Following an “18-month malaise” in freight sparked by the collapse in oil prices at the end of 2014, says DAT analyst Mark Montague, the freight recession is now officially over. Freight volume and rates have been generally reviving since May of 2016, but year-over-year comparisons didn’t turn “positive until August,” he adds. And “instead of tapering off after October, as retail freight did in years past, a boom market emerged for truckload transportation in November and December.
E-commerce was a major source of spot market freight for what is usually a quiet season, boosting truckload rates to a surprise peak in the last two months of the year,” illustrated in the chart below showing national average rates up in most segments, if slightly, in December compared to the same month in 2015.
Optimism for the new year is warranted, Montague added, particularly if the economy strengthens in response to federal initiatives from a new administration. Montague laid out these things to look out for:
- Anticipated higher levels of infrastructure spending
- Corporate investment, with lower tax rates and repatriation of foreign earnings
- Political and economic measures that relax regulation and stimulate growth
Read more of Montague’s analysis via this link.
And as for the spot market at this very moment, it was a week of mixed activity for all three segments in a variety of locales, DAT’s Ken Harper says. While it’s the slow season for flatbeds, there’s been “significant activity in the energy sectors of Texas and New Mexico.” Flatbed freight movement along the Dallas to El Paso, Texas, lane is one route showing a boost with drilling activity in the vicinity of the endpoint. The lane was paying an average of $2.16/mile last week for flats. “You could speculate and say that natural gas was the driver because of the fuel needed for the lower than normal temperatures in California and the Northwest,” Harper adds, “but we don’t have any hard data on that.”
It might be spring before we start to see big improvements in a large number of places for flats.
Hot markets: Three scattered markets have seen improved rates: Phoenix, Dallas, and Baltimore. These aren’t typically strong flatbed markets, so it’s an interesting trend. Dallas does ship to the Permian Basin, though, which has seen some drilling recently, as noted above. That area includes the El Paso market.

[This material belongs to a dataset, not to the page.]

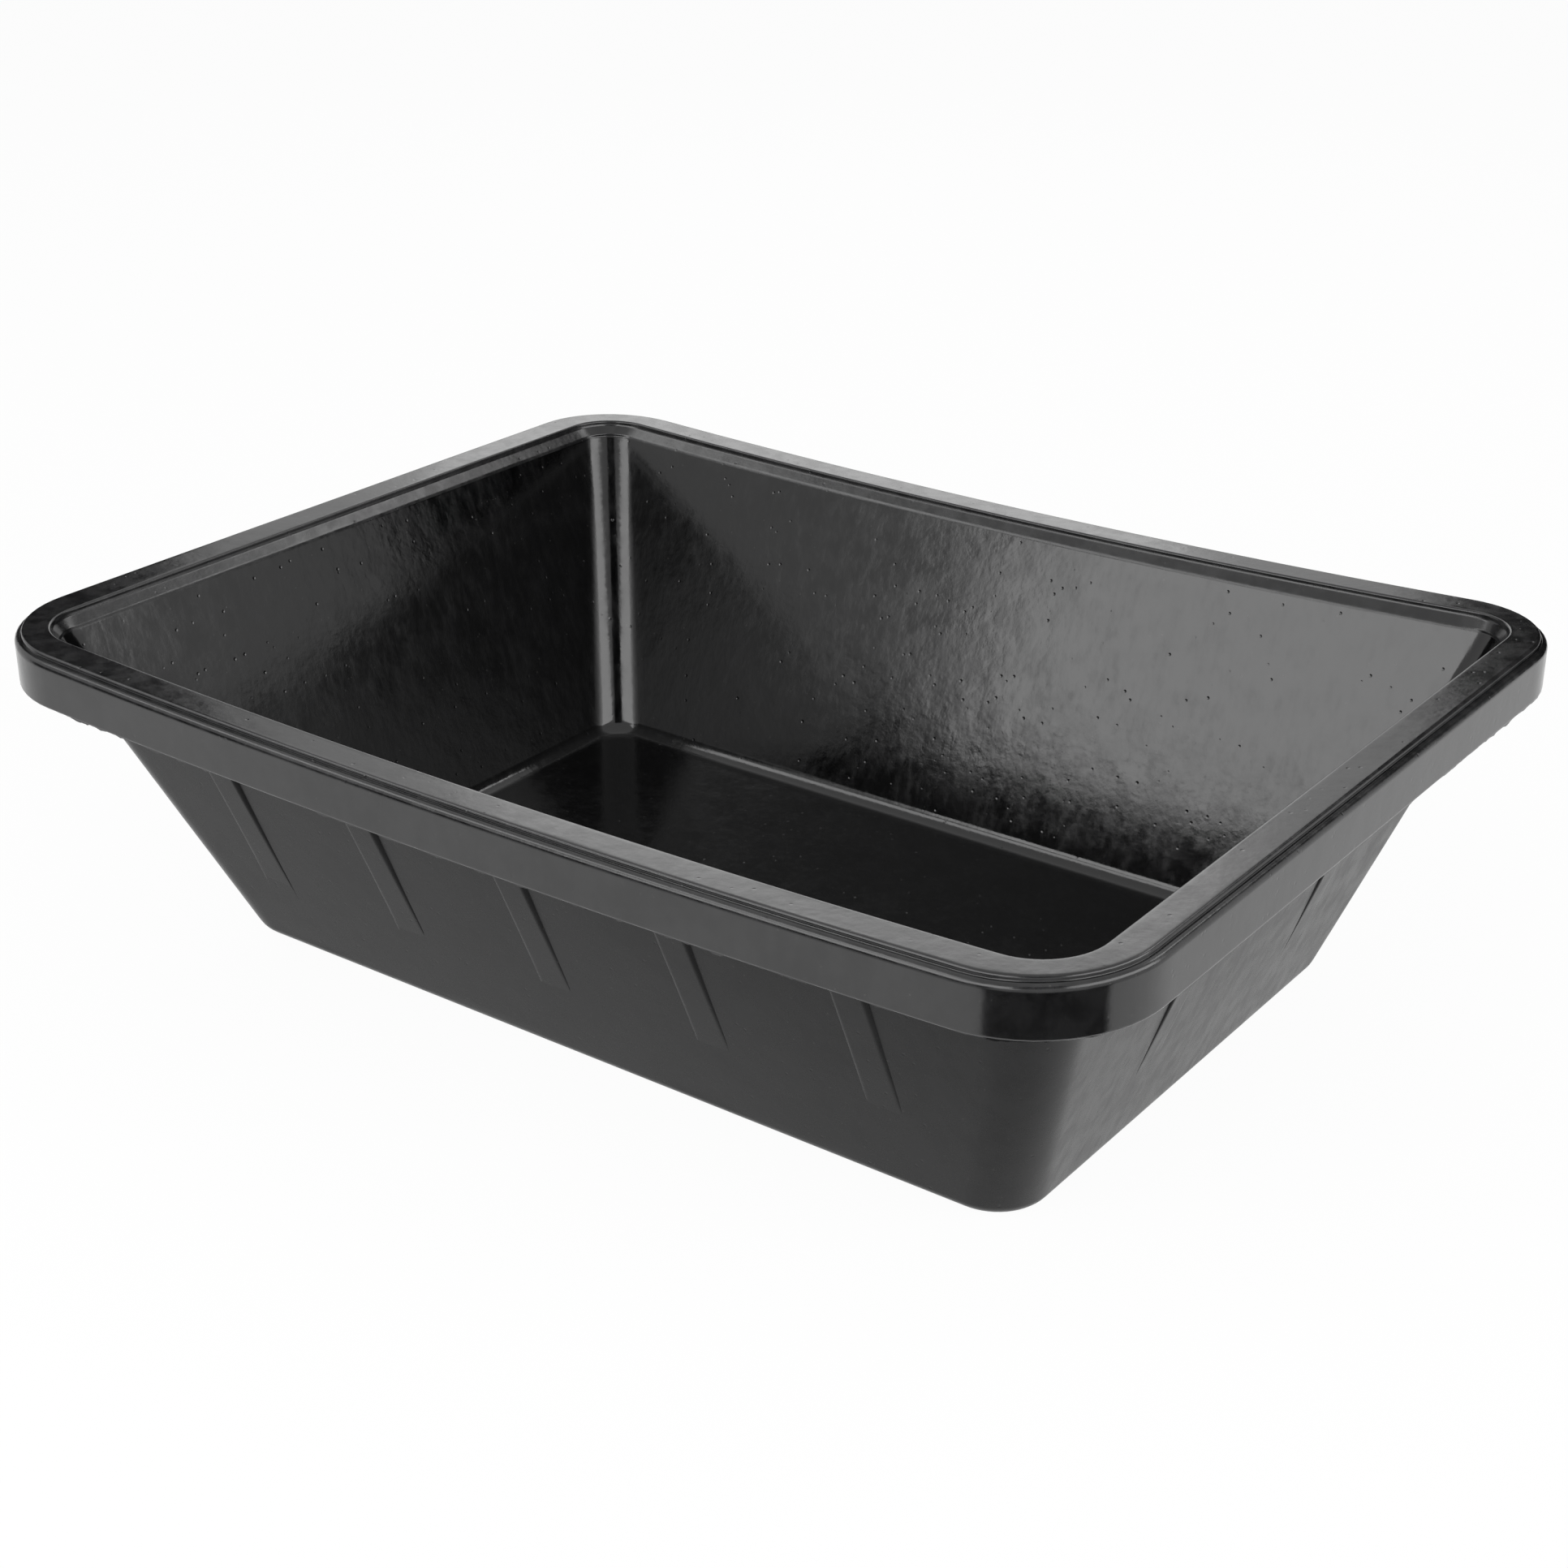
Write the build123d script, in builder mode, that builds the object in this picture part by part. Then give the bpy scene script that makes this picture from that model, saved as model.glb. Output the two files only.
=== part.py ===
"""Mortar mixing tub: a shallow rectangular basin with splayed walls, a flat rim turned down into a skirt,
and tapered stacking ribs under the rim.

The frame has its origin on the ground at the middle of the base, +X along the tub, +Y across it and +Z up.
The real tub is one moulding. It is written here as its floor, walls, corners, rim rails and ribs, which meet
face to face along the lines where the moulding changes direction, so that each one is a simple solid.
"""

from build123d import *
import os

# Driving dimensions, in millimetres
rim_length = 660.0  # outside of the skirt, along X
rim_width = 505.0  # outside of the skirt, along Y
rim_corner_radius = 62.0  # outside of the skirt, seen from above
tub_height = 184.0  # ground to the top of the rim

base_length = 492.0  # outside of the basin at the ground
base_width = 317.0
base_corner_radius = 30.0
base_edge_radius = 6.0  # round between the floor and the walls, outside
floor_edge_radius = 8.0  # round between the floor and the walls, inside

wall_thickness = 4.5  # measured level, from the inside face to the outside face
floor_thickness = 7.0
floor_margin = 12.0  # from the base's edge in to where the flat floor panel ends

rim_flat = 22.5  # outside of the skirt to the edge of the mouth
flange_thickness = 5.0
skirt_thickness = 5.0
skirt_depth = 27.5  # top of the rim to the skirt's lower edge
skirt_edge_radius = 1.2
shoulder_inset = 3.0  # the flat top stops this far inside the skirt's outer face
shoulder_drop = 3.0  # and the skirt's shoulder lies this far below the top
shoulder_radius = 2.2
flat_edge_radius = 1.5

mouth_drop = 3.0  # upright edge of the mouth, below the top of the rim
mouth_bevel = 5.0  # slanted ledge between that edge and the wall, level and upright

rib_width = 20.0
rib_height = 4.5  # how far a rib stands out from the wall where it meets the rim
rib_foot_height = 43.0  # a rib runs out into the wall at this height
long_side_ribs = 5
long_side_rib_pitch = 96.0
short_side_ribs = 2
short_side_rib_pitch = 150.0

# Which way each side of the tub faces
facings = {"front": (0, -1, 0), "rear": (0, 1, 0), "left": (-1, 0, 0), "right": (1, 0, 0)}

# Heights that follow from them
flange_underside = tub_height - flange_thickness
skirt_bottom = tub_height - skirt_depth
mouth_bottom = tub_height - mouth_drop
wall_top = mouth_bottom - mouth_bevel  # where the slanted ledge meets the inside of the wall

# Level distance from the skirt's outer face to the outer face of the wall, at wall_top
wall_inset = rim_flat + mouth_bevel - wall_thickness
wall_top_length = rim_length - 2 * wall_inset
wall_top_width = rim_width - 2 * wall_inset
wall_top_radius = rim_corner_radius - wall_inset


def rim_outline(inset):
    """Length, width and corner radius of the rim's outline, moved in by inset."""
    return rim_length - 2 * inset, rim_width - 2 * inset, rim_corner_radius - inset


def wall_outline(height, inset=0.0):
    """Length, width and corner radius of the basin's outside at a height, moved in by inset."""
    rise = height / wall_top
    length = base_length + (wall_top_length - base_length) * rise
    width = base_width + (wall_top_width - base_width) * rise
    radius = base_corner_radius + (wall_top_radius - base_corner_radius) * rise
    return length - 2 * inset, width - 2 * inset, radius - inset


def wall_reach(side, height):
    """How far the outside of a side's wall stands from the middle of the tub at a height."""
    length, width, radius = wall_outline(height)
    return (width if side in ("front", "rear") else length) / 2


def straight_half(height, across):
    """Half the straight stretch of a wall at a height: along Y if across is true, else along X."""
    length, width, radius = wall_outline(height)
    return (width if across else length) / 2 - radius


# What fills the tub: the space between the walls, the slanted ledge and the mouth
with BuildPart() as cavity:
    with BuildSketch(Plane.XY.offset(floor_thickness)):
        RectangleRounded(*wall_outline(floor_thickness, wall_thickness))
    with BuildSketch(Plane.XY.offset(wall_top)):
        RectangleRounded(*wall_outline(wall_top, wall_thickness))
    loft(ruled=True)
    fillet(cavity.faces().sort_by(Axis.Z)[0].edges(), floor_edge_radius)
    with BuildSketch(Plane.XY.offset(wall_top)):
        RectangleRounded(*rim_outline(rim_flat + mouth_bevel))
    with BuildSketch(Plane.XY.offset(mouth_bottom)):
        RectangleRounded(*rim_outline(rim_flat))
    loft(ruled=True)
    with BuildSketch(Plane.XY.offset(mouth_bottom)):
        RectangleRounded(*rim_outline(rim_flat))
    extrude(amount=mouth_drop)

# The whole basin, from which the floor, the walls and the corners are parted
with BuildPart() as basin:
    with BuildSketch(Plane.XY):
        RectangleRounded(*wall_outline(0))
    with BuildSketch(Plane.XY.offset(flange_underside)):
        RectangleRounded(*wall_outline(flange_underside))
    loft(ruled=True)
    fillet(basin.faces().sort_by(Axis.Z)[0].edges(), base_edge_radius)
    add(cavity.part, mode=Mode.SUBTRACT)

# The whole rim: flat flange, stepped shoulder and skirt, from which the rails and corners are parted
with BuildPart() as rim:
    with BuildSketch(Plane.XY.offset(skirt_bottom)):
        RectangleRounded(*rim_outline(0))
    extrude(amount=skirt_depth - shoulder_drop)
    fillet(rim.faces().sort_by(Axis.Z)[-1].edges(), shoulder_radius)
    with BuildSketch(Plane.XY.offset(mouth_bottom)):
        RectangleRounded(*rim_outline(shoulder_inset))
    extrude(amount=tub_height - mouth_bottom)
    fillet(rim.faces().sort_by(Axis.Z)[-1].edges(), flat_edge_radius)
    with BuildSketch(Plane.XY.offset(skirt_bottom)):
        RectangleRounded(*rim_outline(skirt_thickness))
    extrude(amount=skirt_depth - flange_thickness, mode=Mode.SUBTRACT)
    fillet(rim.faces().sort_by(Axis.Z)[0].edges(), skirt_edge_radius)
    add(cavity.part, mode=Mode.SUBTRACT)

# Region of the flat floor panel
with BuildPart() as floor_region:
    with BuildSketch(Plane.XY):
        RectangleRounded(*wall_outline(0, floor_margin))
    extrude(amount=floor_thickness)


def side_region(across):
    """Region between the corners of the basin, through both walls that face Y, or X if across is true."""
    low = straight_half(0, across)
    high = straight_half(flange_underside, across)
    reach = max(rim_length, rim_width)
    with BuildPart() as region:
        with BuildSketch(Plane.YZ if across else Plane.XZ):
            with BuildLine():
                Polyline((-low, 0), (low, 0), (high, flange_underside), (-high, flange_underside), close=True)
            make_face()
        extrude(amount=reach, both=True)
    return region.part


def rail_region(across):
    """Region between the corners of the rim, through both rails that lie along X, or Y if across is true."""
    straight = (rim_width if across else rim_length) - 2 * rim_corner_radius
    reach = 2 * max(rim_length, rim_width)
    with BuildPart() as region:
        with BuildSketch(Plane.XY):
            if across:
                Rectangle(reach, straight)
            else:
                Rectangle(straight, reach)
        extrude(amount=tub_height)
    return region.part


def parted(label, whole, regions, quarters):
    """The part of a whole that lies in every region given, and on the sides of the tub that quarters name."""
    with BuildPart() as piece:
        add(whole)
        for region in regions:
            add(region, mode=Mode.INTERSECT)
        for quarter in quarters:
            split(bisect_by=Plane((0, 0, 0), z_dir=facings[quarter]), keep=Keep.TOP)
    piece.part.label = label
    return piece.part


def without(whole, *regions):
    """A whole with regions taken out of it."""
    with BuildPart() as rest:
        add(whole)
        for region in regions:
            add(region, mode=Mode.SUBTRACT)
    return rest.part


def stacking_rib(label, side, middle):
    """One tapered rib on the wall of a side, with its middle that far along the wall."""
    facing = Vector(*facings[side])
    foot = wall_reach(side, rib_foot_height)
    head = wall_reach(side, flange_underside)
    along_wall = facing.cross(Vector(0, 0, 1))
    with BuildPart() as rib:
        with BuildSketch(Plane(along_wall * (middle - rib_width / 2), x_dir=facing, z_dir=along_wall)):
            with BuildLine():
                Polyline(
                    (foot, rib_foot_height),
                    (head, flange_underside),
                    (head + rib_height, flange_underside),
                    close=True,
                )
            make_face()
        extrude(amount=rib_width)
    rib.part.label = label
    return rib.part


with BuildPart() as floor_panel:
    add(basin.part)
    add(floor_region.part, mode=Mode.INTERSECT)
floor_panel.part.label = "floor_panel"
pieces = [floor_panel.part]

# The basin's walls and the rim's rails, and the corners that join them
basin_wall = without(basin.part, floor_region.part)
long_walls = side_region(across=False)
short_walls = side_region(across=True)
long_rails = rail_region(across=False)
short_rails = rail_region(across=True)
for side in facings:
    along_x = side in ("front", "rear")
    pieces.append(parted(f"{side}_wall", basin_wall, [long_walls if along_x else short_walls], [side]))
    pieces.append(parted(f"{side}_rim_rail", rim.part, [long_rails if along_x else short_rails], [side]))

wall_corners = without(basin_wall, long_walls, short_walls)
rim_corners = without(rim.part, long_rails, short_rails)
for long_side in ("front", "rear"):
    for short_side in ("left", "right"):
        pieces.append(parted(f"{long_side}_{short_side}_wall_corner", wall_corners, [], [long_side, short_side]))
        pieces.append(parted(f"{long_side}_{short_side}_rim_corner", rim_corners, [], [long_side, short_side]))

# The stacking ribs, numbered along each wall
for side in facings:
    along_x = side in ("front", "rear")
    count = long_side_ribs if along_x else short_side_ribs
    pitch = long_side_rib_pitch if along_x else short_side_rib_pitch
    for number in range(count):
        middle = (number - (count - 1) / 2) * pitch
        pieces.append(stacking_rib(f"{side}_stacking_rib_{number + 1}", side, middle))

os.makedirs("parts", exist_ok=True)
for piece in pieces:
    export_step(piece, f"parts/{piece.label}.step")
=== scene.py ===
"""Visual model of a mortar mixing tub: a black moulded basin, its stacking ribs and its moulding flash.

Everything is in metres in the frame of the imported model, with the ground at z = 0. The basin's section is a
list of rings, and Geometry Nodes sweep it round the tub. One shared node group lets every piece sag with the
rim.
"""

import logging
import math
from dataclasses import dataclass, field, fields
from enum import Enum, IntEnum
from typing import Callable

import bpy
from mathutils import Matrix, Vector


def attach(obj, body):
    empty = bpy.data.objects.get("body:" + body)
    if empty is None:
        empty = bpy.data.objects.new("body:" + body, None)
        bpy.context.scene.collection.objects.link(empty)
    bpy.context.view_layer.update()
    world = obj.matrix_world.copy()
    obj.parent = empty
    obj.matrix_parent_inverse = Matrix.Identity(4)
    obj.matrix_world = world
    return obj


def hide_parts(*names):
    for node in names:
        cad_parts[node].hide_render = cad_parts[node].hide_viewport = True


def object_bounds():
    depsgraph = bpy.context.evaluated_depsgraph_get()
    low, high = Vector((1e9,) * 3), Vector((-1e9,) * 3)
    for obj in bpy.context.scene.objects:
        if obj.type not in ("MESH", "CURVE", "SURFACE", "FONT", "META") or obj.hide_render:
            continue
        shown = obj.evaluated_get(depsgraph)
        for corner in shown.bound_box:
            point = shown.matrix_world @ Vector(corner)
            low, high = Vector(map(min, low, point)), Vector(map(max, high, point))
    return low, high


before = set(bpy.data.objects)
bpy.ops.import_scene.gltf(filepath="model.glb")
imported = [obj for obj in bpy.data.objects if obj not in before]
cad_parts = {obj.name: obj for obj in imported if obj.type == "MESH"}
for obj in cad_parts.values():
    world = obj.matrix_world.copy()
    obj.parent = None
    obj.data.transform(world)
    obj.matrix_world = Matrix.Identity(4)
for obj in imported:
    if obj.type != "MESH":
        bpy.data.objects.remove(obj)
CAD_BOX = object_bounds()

logging.basicConfig(level=logging.INFO, format="%(message)s")
log = logging.getLogger("tub")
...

Not so hot: Los Angeles is going through some seasonal slowness right now, which isn’t a surprise. The weak rates out East are less typical. The Southeast has been busy in areas, but less robust overall. Recent bad weather could’ve kept freight from moving, and flatbed loads out of Raleigh, N.C.; Roanoke, Va.; and Birmingham, Ala., typically paid less last week.
While reefer rates took a bit of a hit in the first week of the year, prices started to level out last week with the rise in volume throughout much of the country.
Hot markets: Most of the big rate increases were out West, and two of them were out of Denver. The lane to Salt Lake City was up to $1.80 per mile on average, while reefer loads heading from Denver to Sacramento, Calif., paid 21 cents better. Again, these are likely weather-related. Potato-producing markets were also up, and the lane from Twin Falls, Idaho, to Los Angeles surged to $2.08 per mile.
Not so hot: Florida volumes were mixed. Load counts were up in the Miami market, but volumes were down in the central part of the state. Both the lanes from Miami to Boston and Lakeland, Fla., to Charlotte, N.C., were down an average of more than 30 cents per mile.
Last week was the first full work week of 2017 for a lot of people. As a result, there were a lot more available vans on the board. The extra capacity pushed load-to-truck ratios lower, and rates dipped a bit in most major markets. Load counts, however, have been trending up, though, so rates should swing back the other way soon.
Hot markets: Outbound rates in Texas and the Midwest held up better than the rest of the country. Rates out of Houston are 2 percent higher than a month ago. Weather was a factor in many places. Some shipments were either postponed or trapped due to road closures out West. Closures on I-80 likely contributed to the 32-cent spike on the lane from Denver to Stockton, Calif. That lane paid an average of $1.80 per mile, which is not typical for that lane. Prices were down quite a bit on the return trip, though.
Not so hot: Los Angeles load volumes grew slower than other markets. Heavy rains have probably hurt California in the short term, but it could pay dividends come spring produce season. Atlanta also lost traction last week, and the average rate on the lane to Philadelphia was down 26 cents to $1.95 per mile.